- PROBLEM REQUIREMENTS -
Copy every line of the material below word for word.

- INFORMATION PROVIDED -
[BEGIN]
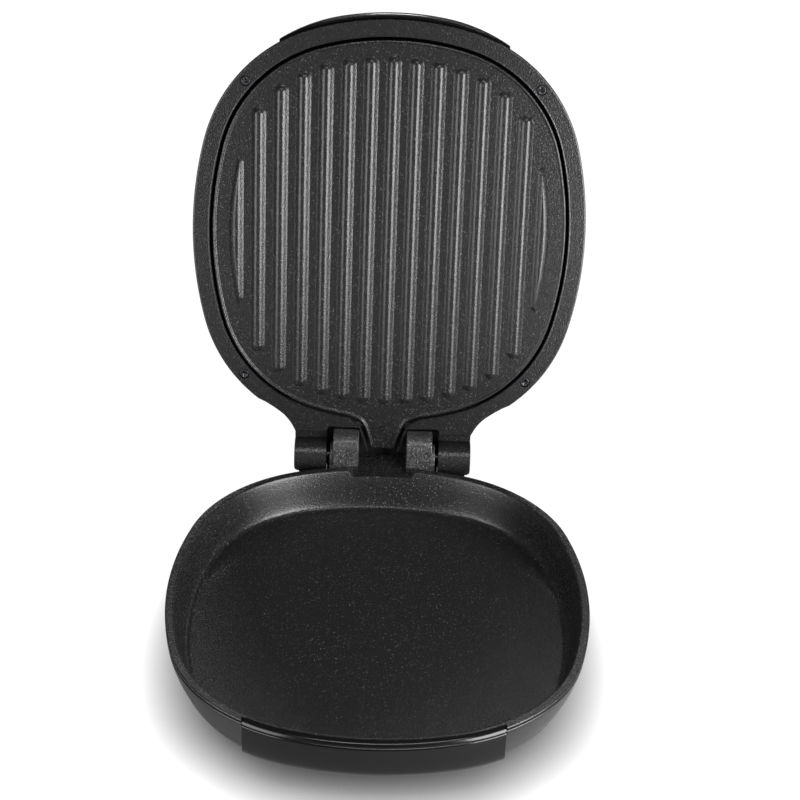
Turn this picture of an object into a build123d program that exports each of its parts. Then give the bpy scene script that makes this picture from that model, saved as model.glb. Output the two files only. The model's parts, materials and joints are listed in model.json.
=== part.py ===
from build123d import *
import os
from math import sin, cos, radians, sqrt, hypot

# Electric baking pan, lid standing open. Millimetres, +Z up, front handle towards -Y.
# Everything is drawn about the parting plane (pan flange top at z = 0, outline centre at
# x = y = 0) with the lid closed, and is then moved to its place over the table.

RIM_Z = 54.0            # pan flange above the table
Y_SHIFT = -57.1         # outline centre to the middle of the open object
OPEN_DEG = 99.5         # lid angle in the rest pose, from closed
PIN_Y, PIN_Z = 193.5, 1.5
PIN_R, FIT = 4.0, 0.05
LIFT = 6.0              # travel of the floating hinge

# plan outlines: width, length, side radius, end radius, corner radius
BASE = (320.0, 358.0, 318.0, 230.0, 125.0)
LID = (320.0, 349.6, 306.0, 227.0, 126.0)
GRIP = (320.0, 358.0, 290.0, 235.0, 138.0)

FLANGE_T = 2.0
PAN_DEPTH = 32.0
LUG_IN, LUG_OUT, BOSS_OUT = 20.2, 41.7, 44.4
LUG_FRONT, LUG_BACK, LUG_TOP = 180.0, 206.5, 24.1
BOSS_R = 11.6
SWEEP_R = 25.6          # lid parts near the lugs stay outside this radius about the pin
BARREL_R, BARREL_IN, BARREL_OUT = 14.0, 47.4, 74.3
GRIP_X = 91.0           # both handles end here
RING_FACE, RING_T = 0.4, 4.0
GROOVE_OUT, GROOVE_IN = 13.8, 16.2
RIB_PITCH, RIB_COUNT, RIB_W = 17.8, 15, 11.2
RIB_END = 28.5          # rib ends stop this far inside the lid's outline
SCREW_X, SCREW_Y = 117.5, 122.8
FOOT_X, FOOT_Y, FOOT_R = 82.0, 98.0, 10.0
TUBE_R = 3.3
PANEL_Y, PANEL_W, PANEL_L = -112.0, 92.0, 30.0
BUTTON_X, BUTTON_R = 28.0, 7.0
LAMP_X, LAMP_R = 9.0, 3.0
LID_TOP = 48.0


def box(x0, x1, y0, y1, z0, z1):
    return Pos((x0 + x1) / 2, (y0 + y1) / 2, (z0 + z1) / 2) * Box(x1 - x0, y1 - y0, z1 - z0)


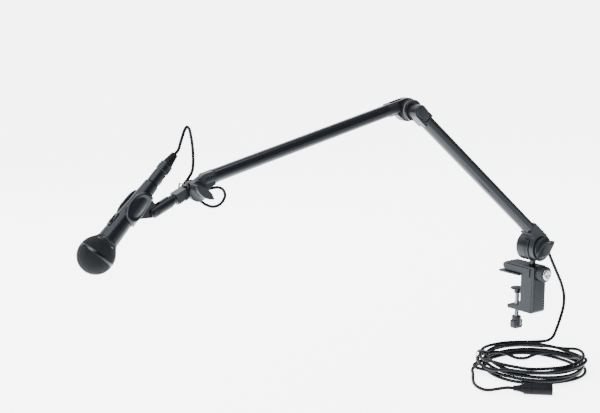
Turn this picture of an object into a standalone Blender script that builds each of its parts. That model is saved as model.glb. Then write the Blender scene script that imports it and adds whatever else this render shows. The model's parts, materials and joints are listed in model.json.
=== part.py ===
[END]
- THE SOLUTION -
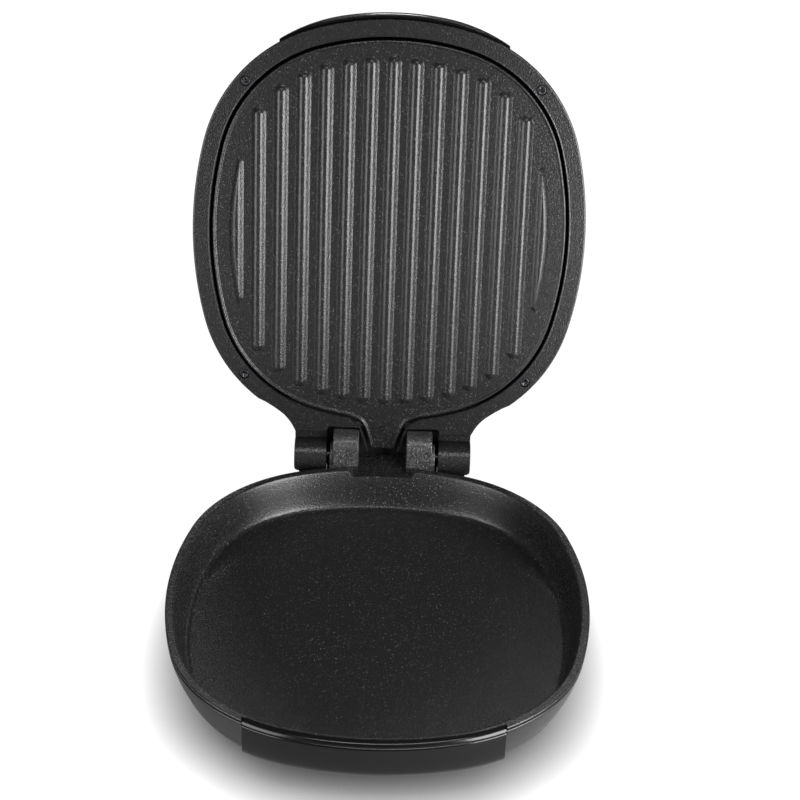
Turn this picture of an object into a build123d program that exports each of its parts. Then give the bpy scene script that makes this picture from that model, saved as model.glb. Output the two files only. The model's parts, materials and joints are listed in model.json.
=== part.py ===
from build123d import *
import os
from math import sin, cos, radians, sqrt, hypot

# Electric baking pan, lid standing open. Millimetres, +Z up, front handle towards -Y.
# Everything is drawn about the parting plane (pan flange top at z = 0, outline centre at
# x = y = 0) with the lid closed, and is then moved to its place over the table.

RIM_Z = 54.0            # pan flange above the table
Y_SHIFT = -57.1         # outline centre to the middle of the open object
OPEN_DEG = 99.5         # lid angle in the rest pose, from closed
PIN_Y, PIN_Z = 193.5, 1.5
PIN_R, FIT = 4.0, 0.05
LIFT = 6.0              # travel of the floating hinge

# plan outlines: width, length, side radius, end radius, corner radius
BASE = (320.0, 358.0, 318.0, 230.0, 125.0)
LID = (320.0, 349.6, 306.0, 227.0, 126.0)
GRIP = (320.0, 358.0, 290.0, 235.0, 138.0)

FLANGE_T = 2.0
PAN_DEPTH = 32.0
LUG_IN, LUG_OUT, BOSS_OUT = 20.2, 41.7, 44.4
LUG_FRONT, LUG_BACK, LUG_TOP = 180.0, 206.5, 24.1
BOSS_R = 11.6
SWEEP_R = 25.6          # lid parts near the lugs stay outside this radius about the pin
BARREL_R, BARREL_IN, BARREL_OUT = 14.0, 47.4, 74.3
GRIP_X = 91.0           # both handles end here
RING_FACE, RING_T = 0.4, 4.0
GROOVE_OUT, GROOVE_IN = 13.8, 16.2
RIB_PITCH, RIB_COUNT, RIB_W = 17.8, 15, 11.2
RIB_END = 28.5          # rib ends stop this far inside the lid's outline
SCREW_X, SCREW_Y = 117.5, 122.8
FOOT_X, FOOT_Y, FOOT_R = 82.0, 98.0, 10.0
TUBE_R = 3.3
PANEL_Y, PANEL_W, PANEL_L = -112.0, 92.0, 30.0
BUTTON_X, BUTTON_R = 28.0, 7.0
LAMP_X, LAMP_R = 9.0, 3.0
LID_TOP = 48.0


def box(x0, x1, y0, y1, z0, z1):
    return Pos((x0 + x1) / 2, (y0 + y1) / 2, (z0 + z1) / 2) * Box(x1 - x0, y1 - y0, z1 - z0)


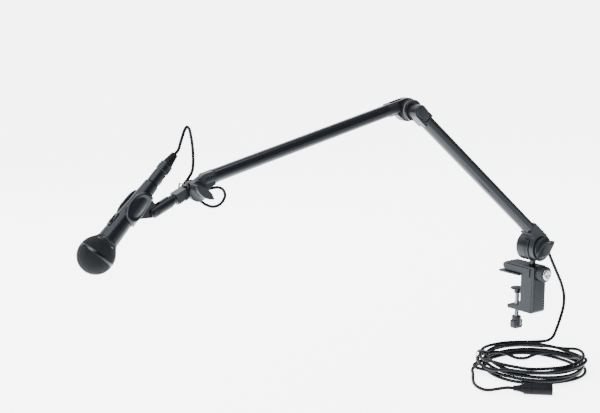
Turn this picture of an object into a standalone Blender script that builds each of its parts. That model is saved as model.glb. Then write the Blender scene script that imports it and adds whatever else this render shows. The model's parts, materials and joints are listed in model.json.
=== part.py ===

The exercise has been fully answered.